Does that just make me a prisoner of all my best friends? (Better to just be a rebel with everybody is what I think sometimes.) My life is both blessed and cursed by friends who know me much too well. The blessings are obvious, since the best support for autistic people comes from those who really understand us. But they are not our best support when we feel like we need them for survival, in ways that they don’t need us. One of my greatest wishes is for a friendship in which my friend and I are fully equal in all ways. Here is why that feels important. There are ways in which an undeserved friendship is always suspicious. To have a friend who comes and goes as he pleases is to have a friendship that can’t be trusted.

Only a true friend can go with you to the places where you are not supposed to go by the rules of school or psychologist or parent. With that kind of friendship, you can explore the compulsion in itself, and not through the eyes of teachers or psychologists or other judgmental types. Before that, you only get to focus on the power struggle. But once you have companions in your compulsion, then you are willing to look at it and not just fight about it. My watch is some thing I fight about with most of my staff. But with Mayer, I can be able to feel capable of always having a clock in sight whenever I start looking for one. This makes two things happen. The first is that I am willing to stop obsessing much more easily with him, because I know he doesn’t care very much. The second is that when I do obsess, I get to notice little things about clocks and my reaction to them. For example, I react more casually to a clock that only changes numbers every minute, not every second. Part of my attention is on the details of clocks, but more is my using clocks as a way of knowing myself and the world I live in. Perhaps this is the key to obsessing. Waiting for me to have no obsessions is probably a non starter. Some times it may work but staying completely obsession free may not be possible.

I just interrupted my typing of this article to point to my wrist and to ask Mayer, like I have a number of times today already, “New watch? Watch broken? Wait and see?”)  Mayer and I have had that conversation a thousand -- new watch -- times before and we will probably keep having kind of similar ones forever. Does Mayer regret these meaningless chats? Well if he does, he keeps quiet about one and maybe ten repetitions. Maybe he feels like I do, that at least when we have these chats we are in familiar territory. Needing to return to things in my words is not exactly the same as needing to do the same repeated activity. My words are substitutes for what I really want to say,  but my obsessed actions are the things I really want. Doing things like staring at my watch is a reality, but talking often is only the approximate thing close but totally distant from what I wish I could say.

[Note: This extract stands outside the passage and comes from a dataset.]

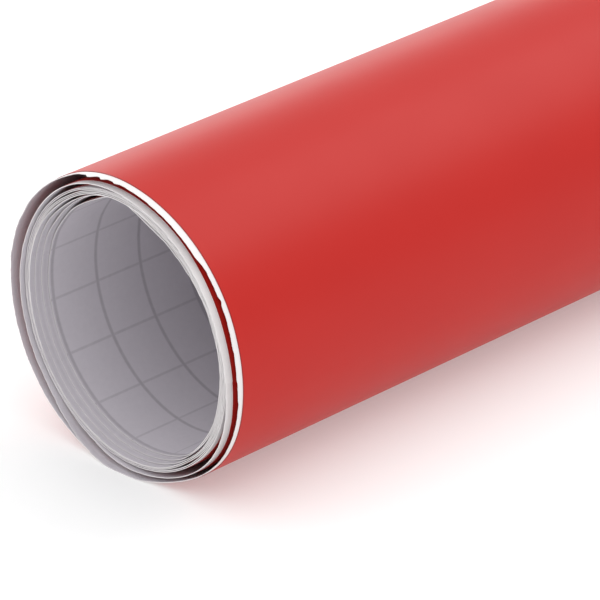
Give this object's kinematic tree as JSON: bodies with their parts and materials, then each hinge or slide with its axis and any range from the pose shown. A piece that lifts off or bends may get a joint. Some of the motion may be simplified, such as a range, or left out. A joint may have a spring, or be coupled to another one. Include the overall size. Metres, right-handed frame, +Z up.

What can I do to be powerful as well as relaxed? Are they twin goals that can work together, or will one always lose?  That is one of the hardest things for a person who obsesses to realize, that the same thing that relaxes him is making him powerless. You may not associate compulsiveness with being relaxed, but that is exactly what it is. Seeming behaviors are really ways of actions making us feel better.  So when I am repeating the same words again and again, I am calming myself. And the fact that it seems like I am talking in a more and more excited way is usually when the other person is not wanting to be a part of my compulsiveness. Friendly people are able to be a calming influence by treating my compulsions as sneezes, and saying “Bless you!”  But if they get mad at me for sneezing, nobody can relax, not me or them either. Now and then I meet a new friend who needs no extra help in understanding me. And that makes me feel very lucky. Good friends allow me to be unsure of what I am doing and not make me decide things,  understanding that deciding is very hard for me.

My hope is for the day when my compulsiveness is only one of many ways I am in charge of my world. At the moment it is one of the main strategies I have available. But hopefully the day will come when I am in control of my emotions and of my life. Which one comes first? The people who plan for me think, “First learn to control your emotions and then you can have a life”. The people who know me best would not agree. They argue that my life is my own already, and that nobody but me should be able to decide anything big or little on my behalf. I find myself agreeing with both of them depending on the situation. Depending on who is helping me, I am often happy to give in and let them take control of what it takes for me to get something done. Staying relaxed while another person controls me is a sign that I totally trust them. Can you imagine how hard it is to surrender when you don’t trust someone will use their power over you wisely? And yet that is what is asked of those of us who receive support every day.

Compulsiveness can be a useful weapon, but like all weapons it can be misused. I look forward to burying my weapons someday and traveling unarmed through the world.  Maybe then people will see the man behind the armor more easily.  Some day, we will all disarm.  I will drop my compulsiveness when my staff decide to drop their desire to keep me under control. Can our mutual disarmament get negotiated? I really hope so.